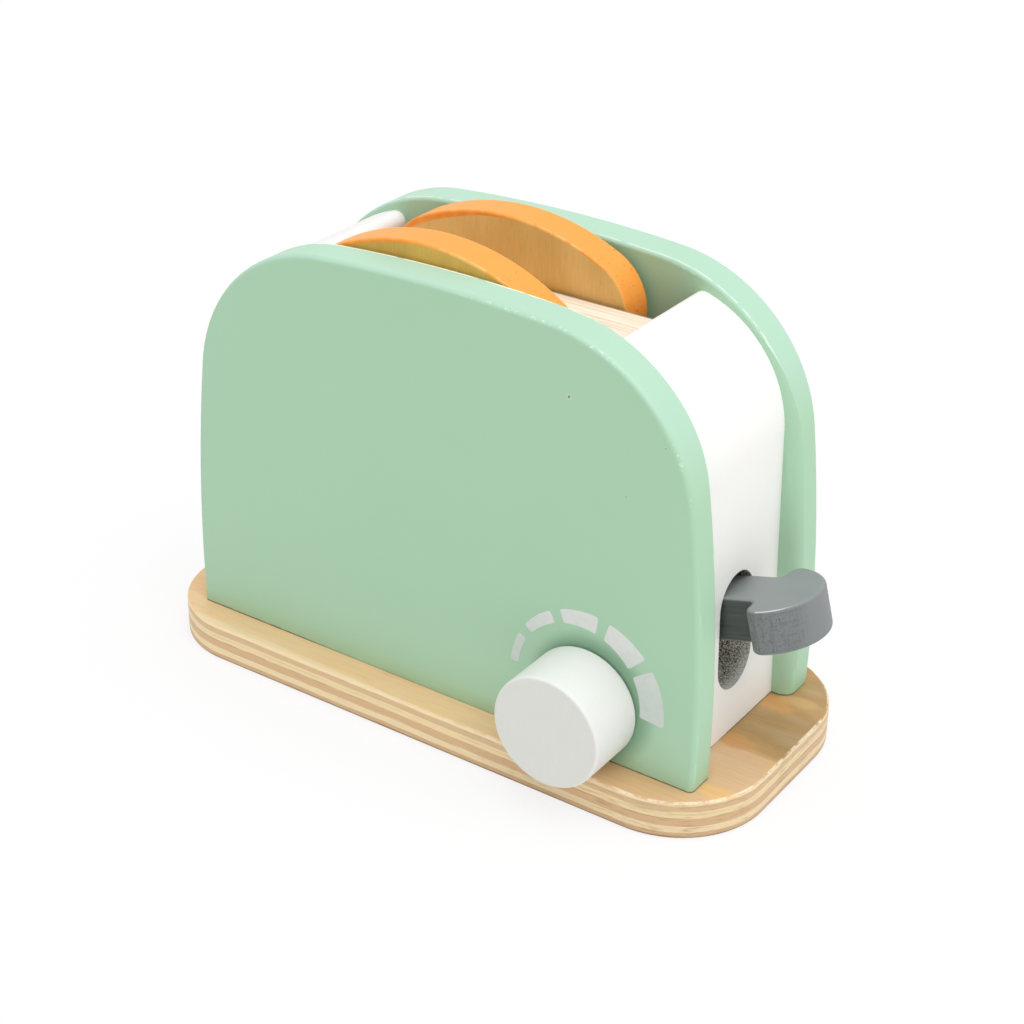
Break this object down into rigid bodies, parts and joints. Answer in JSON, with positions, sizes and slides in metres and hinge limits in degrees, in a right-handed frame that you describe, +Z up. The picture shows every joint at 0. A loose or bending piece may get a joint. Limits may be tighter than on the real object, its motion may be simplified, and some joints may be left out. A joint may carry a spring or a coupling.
{
  "type": "toy toaster",
  "caption": "Wooden toy toaster with lift-out bread slices, a see-saw side lever that raises them on a tray, and a turning knob.",
  "frame": {"origin": "centre of the base board's underside, on the surface that the toy stands on", "axes": "+X along the length towards the lever, -Y out of the panel with the knob, +Z up"},
  "size_m": [0.1434, 0.0676, 0.0984],
  "materials": {
    "plywood": "clear-lacquered plywood with its plies showing on the edge",
    "green_paint": "satin pale green paint on wood, softened edges",
    "white_paint": "satin white paint on wood",
    "grey_paint": "thin grey paint on plywood, grain showing on the cut edge",
    "pine": "bare planed pine with long growth lines",
    "beech": "bare turned hardwood",
    "toast_wood": "bare wood faces with an orange painted rim",
    "steel": "bright zinc-plated steel"
  },
  "bodies": {
    "toaster_body": {"base_board": "plywood", "front_panel": "green_paint", "rear_panel": "green_paint", "left_end_block": "white_paint", "right_end_block": "white_paint", "centre_divider": "pine", "divider_dowels": "beech", "panel_dowels": "beech", "base_screws": "steel", "front_tray_rail": "pine", "rear_tray_rail": "pine", "pivot_pin": "steel", "pivot_spacers": "beech"},
    "lever_arm": {"lever": "grey_paint", "lift_bar": "beech", "lift_bar_pegs": "beech"},
    "tray": {"toast_tray": "pine"},
    "front_slice": {"toast_front": "toast_wood"},
    "rear_slice": {"toast_rear": "toast_wood"},
    "dial": {"knob": "white_paint", "knob_washer": "steel", "knob_screw": "steel"}
  },
  "joints": [
    {"name": "lever_rock", "type": "hinge", "parent": "toaster_body", "child": "lever_arm", "pos_m": [0.0289, 0, 0.0284], "axis": [0, 1, 0], "range_deg": [0, 21.6]},
    {"name": "tray_rise", "type": "slide", "parent": "toaster_body", "child": "tray", "axis": [0, 0, 1], "range_m": [0, 0.0127]},
    {"name": "front_slice_pull", "type": "slide", "parent": "tray", "child": "front_slice", "axis": [0, 0, 1], "range_m": [0, 0.06]},
    {"name": "rear_slice_pull", "type": "slide", "parent": "tray", "child": "rear_slice", "axis": [0, 0, 1], "range_m": [0, 0.06]},
    {"name": "knob_turn", "type": "hinge", "parent": "toaster_body", "child": "dial", "pos_m": [0.0369, -0.0235, 0.02], "axis": [0, -1, 0], "continuous": true}
  ],
  "couplings": [
    {"joint": "tray_rise", "follows": "lever_rock", "m_per_rad": 0.0335}
  ]
}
────────────────────
• _What to produce_: Repeat the data above, word for word.

• _Solved problem_:
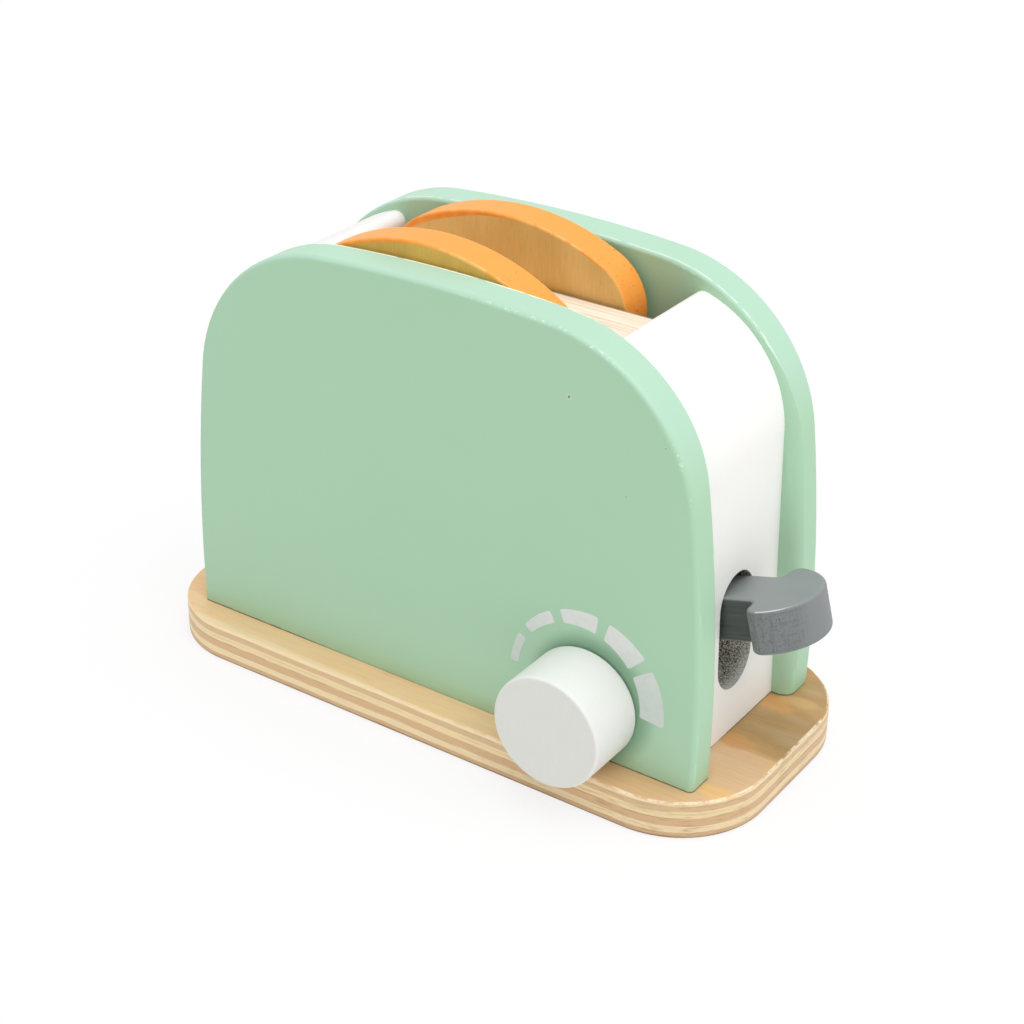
Break this object down into rigid bodies, parts and joints. Answer in JSON, with positions, sizes and slides in metres and hinge limits in degrees, in a right-handed frame that you describe, +Z up. The picture shows every joint at 0. A loose or bending piece may get a joint. Limits may be tighter than on the real object, its motion may be simplified, and some joints may be left out. A joint may carry a spring or a coupling.
{
  "type": "toy toaster",
  "caption": "Wooden toy toaster with lift-out bread slices, a see-saw side lever that raises them on a tray, and a turning knob.",
  "frame": {"origin": "centre of the base board's underside, on the surface that the toy stands on", "axes": "+X along the length towards the lever, -Y out of the panel with the knob, +Z up"},
  "size_m": [0.1434, 0.0676, 0.0984],
  "materials": {
    "plywood": "clear-lacquered plywood with its plies showing on the edge",
    "green_paint": "satin pale green paint on wood, softened edges",
    "white_paint": "satin white paint on wood",
    "grey_paint": "thin grey paint on plywood, grain showing on the cut edge",
    "pine": "bare planed pine with long growth lines",
    "beech": "bare turned hardwood",
    "toast_wood": "bare wood faces with an orange painted rim",
    "steel": "bright zinc-plated steel"
  },
  "bodies": {
    "toaster_body": {"base_board": "plywood", "front_panel": "green_paint", "rear_panel": "green_paint", "left_end_block": "white_paint", "right_end_block": "white_paint", "centre_divider": "pine", "divider_dowels": "beech", "panel_dowels": "beech", "base_screws": "steel", "front_tray_rail": "pine", "rear_tray_rail": "pine", "pivot_pin": "steel", "pivot_spacers": "beech"},
    "lever_arm": {"lever": "grey_paint", "lift_bar": "beech", "lift_bar_pegs": "beech"},
    "tray": {"toast_tray": "pine"},
    "front_slice": {"toast_front": "toast_wood"},
    "rear_slice": {"toast_rear": "toast_wood"},
    "dial": {"knob": "white_paint", "knob_washer": "steel", "knob_screw": "steel"}
  },
  "joints": [
    {"name": "lever_rock", "type": "hinge", "parent": "toaster_body", "child": "lever_arm", "pos_m": [0.0289, 0, 0.0284], "axis": [0, 1, 0], "range_deg": [0, 21.6]},
    {"name": "tray_rise", "type": "slide", "parent": "toaster_body", "child": "tray", "axis": [0, 0, 1], "range_m": [0, 0.0127]},
    {"name": "front_slice_pull", "type": "slide", "parent": "tray", "child": "front_slice", "axis": [0, 0, 1], "range_m": [0, 0.06]},
    {"name": "rear_slice_pull", "type": "slide", "parent": "tray", "child": "rear_slice", "axis": [0, 0, 1], "range_m": [0, 0.06]},
    {"name": "knob_turn", "type": "hinge", "parent": "toaster_body", "child": "dial", "pos_m": [0.0369, -0.0235, 0.02], "axis": [0, -1, 0], "continuous": true}
  ],
  "couplings": [
    {"joint": "tray_rise", "follows": "lever_rock", "m_per_rad": 0.0335}
  ]
}